Why does this approximation constant work?

205 Views Asked by At

I found an algorithm that used an approximation of $\log_2(x + 1)$ from $0$ to $1$ which simply followed the line $y = x + k$ where $k$ was some constant they discovered to be something like $0.043$. I wondered where this constant came from, so I made a Desmos page to experiment, and I graphically figured out what it represents.

The Desmos page

My idea was that I'd have to take the integral of the absolute value of the difference between the two curves and then minimize the average height with respect to the value $k$. This did not yield the desired $0.043$ that the algorithm used. However, the $0.043$ seems to be the number where the integral is spread out the most "evenly" (another way I could see it is that the maximum error is minimized. Notice how the maxima all match up). Is there some sort of statistical or actual algebraic way of expressing this? I'm just a high school student, I'd love to know how to express my findings better. Cheers.

4

There are 4 best solutions below

4
On BEST ANSWER

Let me explain my comments.

Let’s call $\alpha:= \log_2(1/\ln(2))-1/\ln(2)+1$. In this answer, we want to find $k\in\mathbb R$ so that the following quantity is minimized: $$ \max_{[0,1]} |\log_2(x+1)-(x+k)|=:err(k) $$ (the second quantity in RobPratt’s answer), which I called the maximum error, and which I believe is the quantity that is being minimized in the algorithm mentioned by the OP.

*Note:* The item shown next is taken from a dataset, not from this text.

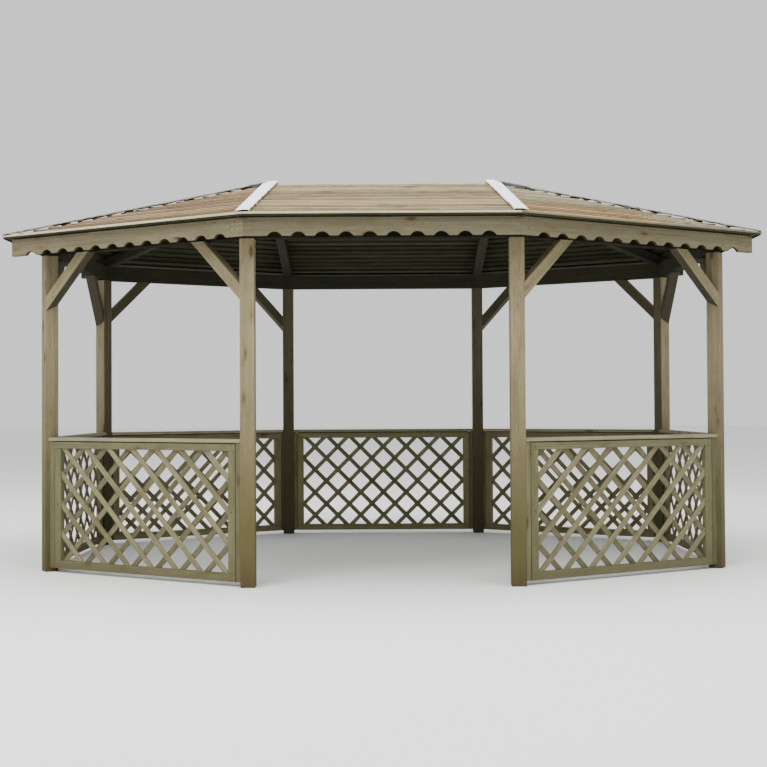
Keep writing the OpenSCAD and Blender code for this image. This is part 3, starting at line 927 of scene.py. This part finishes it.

By definition of absolute value, and by some properties of $\max$ and $\min$, we have that $$ err(k)=\max\left\{\;\max_{[0,1]} \log_2(x+1)-(x+k)\;\;,\;\; \max_{[0,1]} -\left(\log_2(x+1)-(x+k)\right)\;\right\}=$$ $$ =\max\left\{M-k,-m+k\right\}, $$ where $M$ and $m$ are respectively the maximum and minimum values of the function $f(x)=\log_2(x+1)-x$.

Now one can use some Analysis, computing the derivative of the above function and studying its graph (I will skip this as I think it should not be difficult), to conclude that $$ M=\alpha\qquad\text{and}\qquad m=0. $$ It follows that $$ err(k)=\max\{\alpha-k,k\}=|k-\alpha/2|+\alpha/2 $$ achieves its minimum value when $k=\alpha/2$, meaning $$err(\alpha/2)=\alpha/2.$$ As I mentioned, this value is approximately $\alpha/2= 0.04303566$, pretty close to the number $0.043$ in the question.

Hence the division by $2$. It’s essentially because of the absolute value. If one looks at the graph I think can figure out why we have to choose $k$ to be half of $err(0)$.

2
On

Your first idea corresponds to finding $k\in\mathbb{R}$ that minimizes $$\int_0^1 \left|\log_2(x+1)-(x+k)\right| \mathrm{d}x.$$ Your second idea corresponds to finding $k\in\mathbb{R}$ that minimizes $$\max_{x\in[0,1]} \left|\log_2(x+1)-(x+k)\right|.$$

1
On

Starting from @RobPratt's answer, consider the function $$\Phi(k)=\int_0^1 \left|\log_2(x+1)-(x+k)\right| \,dx$$ which is to very pleasant.

Using numerical integration for a given value of $k$, we can generate the following table $$\left( \begin{array}{cc} k & \Phi(k)\\ 0.00 & 0.0573050 \\ 0.01 & 0.0479013 \\ 0.02 & 0.0397416 \\ 0.03 & 0.0329156 \\ 0.04 & 0.0275365 \\ 0.05 & 0.0237532 \\ 0.06 & 0.0217750 \\ 0.07 & 0.0219273 \\ 0.08 & 0.0248382 \\ 0.09 & 0.0326950 \\ 0.10 & 0.0426950 \\ \end{array} \right)$$ Zooming or interploating, we should obtain $k_{\text{opt}}=0.0644465$ for which $\Phi=0.0215533$.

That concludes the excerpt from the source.